36. Does it matter how vertices are arranged in a vertex buffer?
Yes, storing your vertices in your vertex buffer in roughly the order in which they’re accessed can improve performance, especially for vertices that are not a multiple of 32 bytes in size. And wildly scattered accesses will cause serious slowdowns due to having to constantly open and close DRAM pages. The NvTriStrip program on our website includes code to do this sorting optimization.
37. Are there any performance issues with curved surfaces that I should be aware of?
Yes. First, it is important to note that surfaces with static control points are much faster than surfaces with dynamic control points. Next, you need to achieve a certain minimum level of tessellation (at least 10-15) to get maximum efficiency out of the hardware. Finally, there is a performance “cliff” to be aware of: if your (TessellationLevel modulo 17) < 10 or so, performance will not be optimal.
38. Can I use point sprites in the fixed-function pipeline?
Yes, but GeForce3 doesn’t support specifying a per-vertex point size when using the fixed-function pipeline. However, you can specify the global point size. If you wish to use per-vertex point sizes, you must use vertex shaders.
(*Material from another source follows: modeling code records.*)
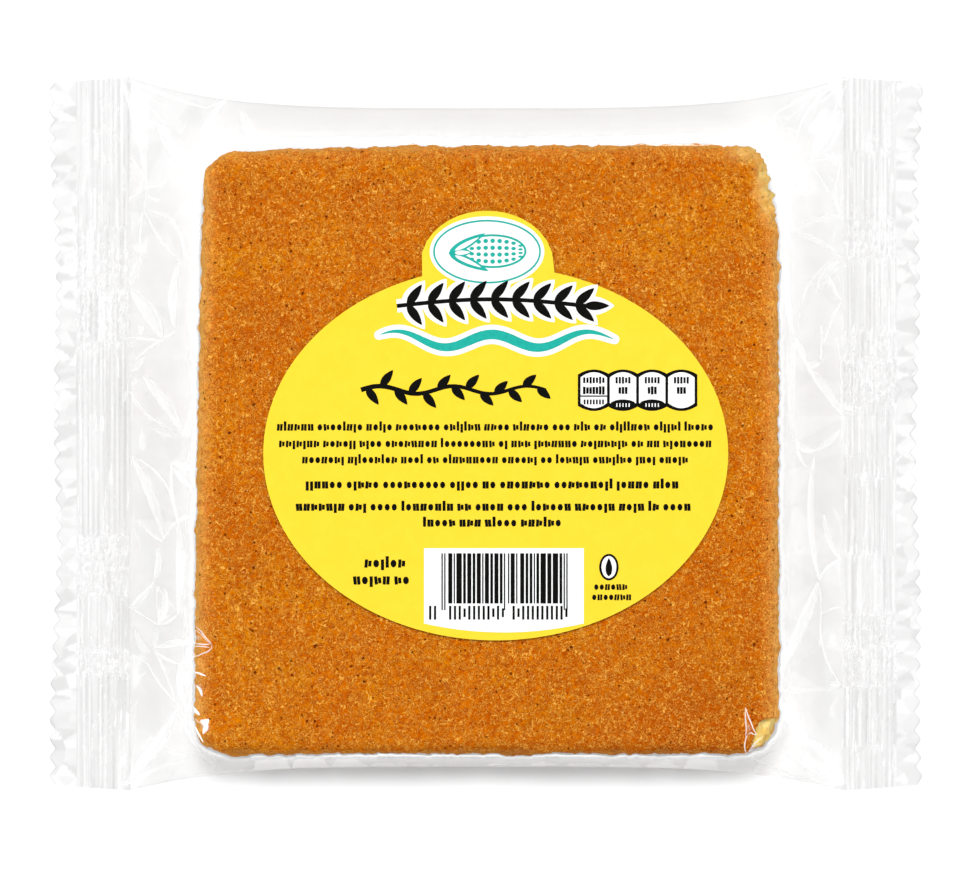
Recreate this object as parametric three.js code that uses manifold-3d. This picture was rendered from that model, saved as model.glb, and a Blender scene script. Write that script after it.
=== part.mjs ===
// A square of cornbread in a clear, sealed flow-wrap pack with an oval label on its face.
// Millimetres, +Z up. The pack lies on its back, with its two end seals along X and its label up.
// The origin is the middle of its footprint, on the surface that it lies on.

import * as THREE from "three";
import { mergeVertices } from "three/addons/utils/BufferGeometryUtils.js";
import Module from "manifold-3d";

// The bread inside the pack
const BREAD_LENGTH = 114; // along X
const BREAD_WIDTH = 119; // along Y
const BREAD_HEIGHT = 15;
const BREAD_CORNER = 6; // radius of its corners in plan
const BREAD_MIDDLE_X = 0.1;
const BREAD_MIDDLE_Y = -3.1; // it has slid towards one long fold

// The film around it
const PACK_LENGTH = 172; // from tip to tip of the end seals
const PACK_WIDTH = 140; // of the flattened tube at the end seals
const FILM_PLAY = 0.3; // what film and air add above the bread
const UPPER_WAIST = 63.9; // where the fold at +Y lies beside the middle of the bread
const LOWER_WAIST = 64.9; // the same for the fold at -Y
const WAIST_POWER = 4; // how late the folds spread towards the end seals
const SEAM_HEIGHT = 6.4; // height of the folds and end seals above the surface
const SEAM_WAVE = 0.5; // how far they wander up and down
const SEAM_WAVE_LENGTH = 61;
const EDGE_THICKNESS = 0.9; // of the body where the film comes together

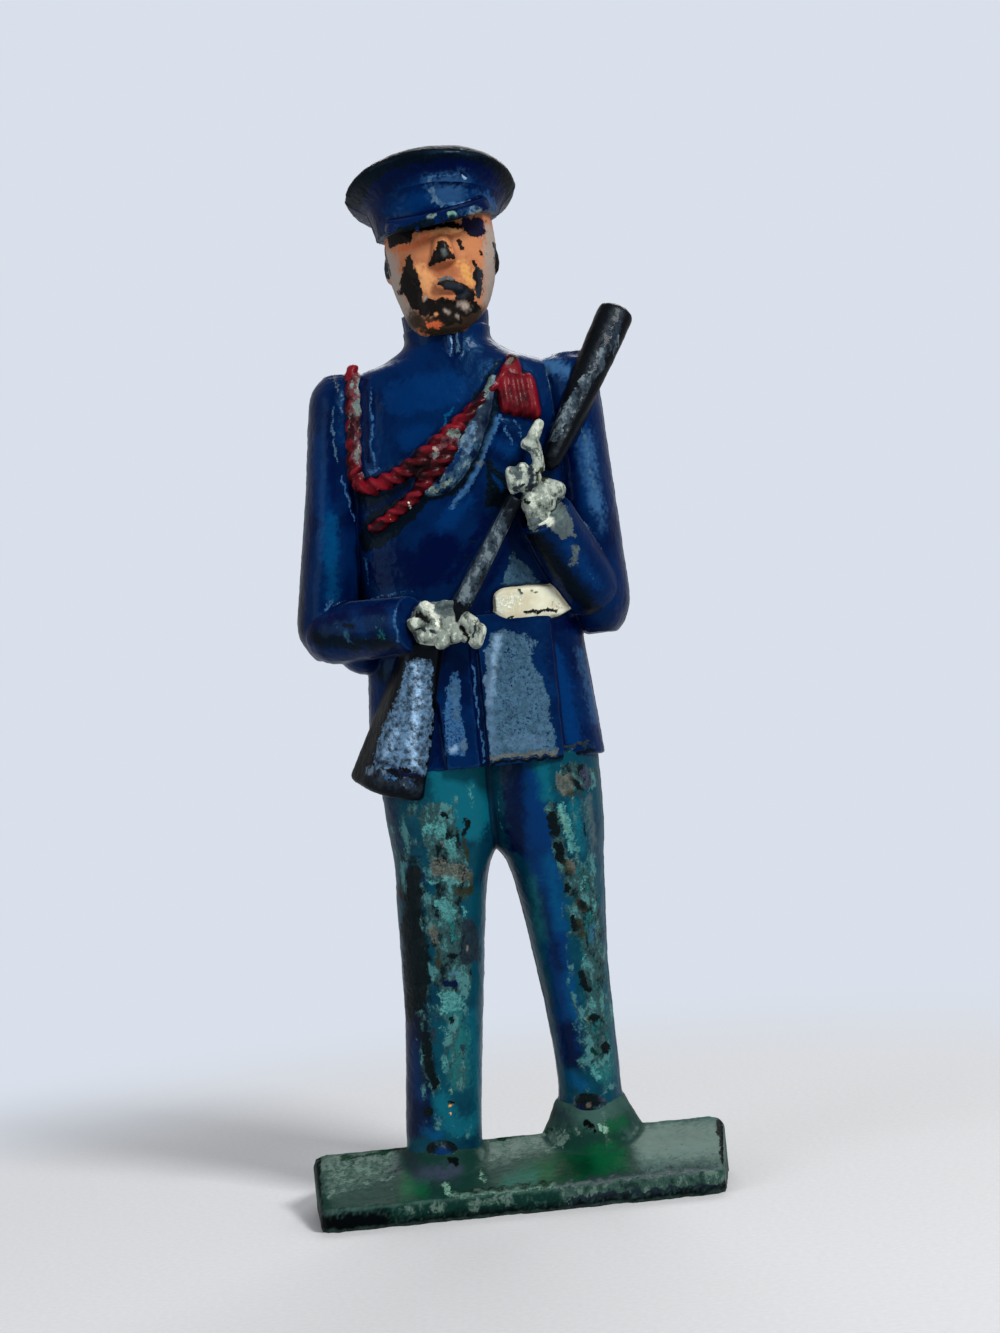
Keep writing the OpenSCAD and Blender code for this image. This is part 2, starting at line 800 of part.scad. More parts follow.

39. What factors affect the performance of render-to-texture operations?
Rendering to mixed-mode render targets used as textures (32-bit color/16-bit Z or vice-versa) is a slow operation on GeForce3 (non mixed-mode render targets run at full speed). Make sure your color and z-buffers are the same format for all your texture render targets if render-to-texture performance is significant to your application. This means the same size (both horizontally and vertically) and the same bit depth. Also, you should avoid subrect clears on render targets.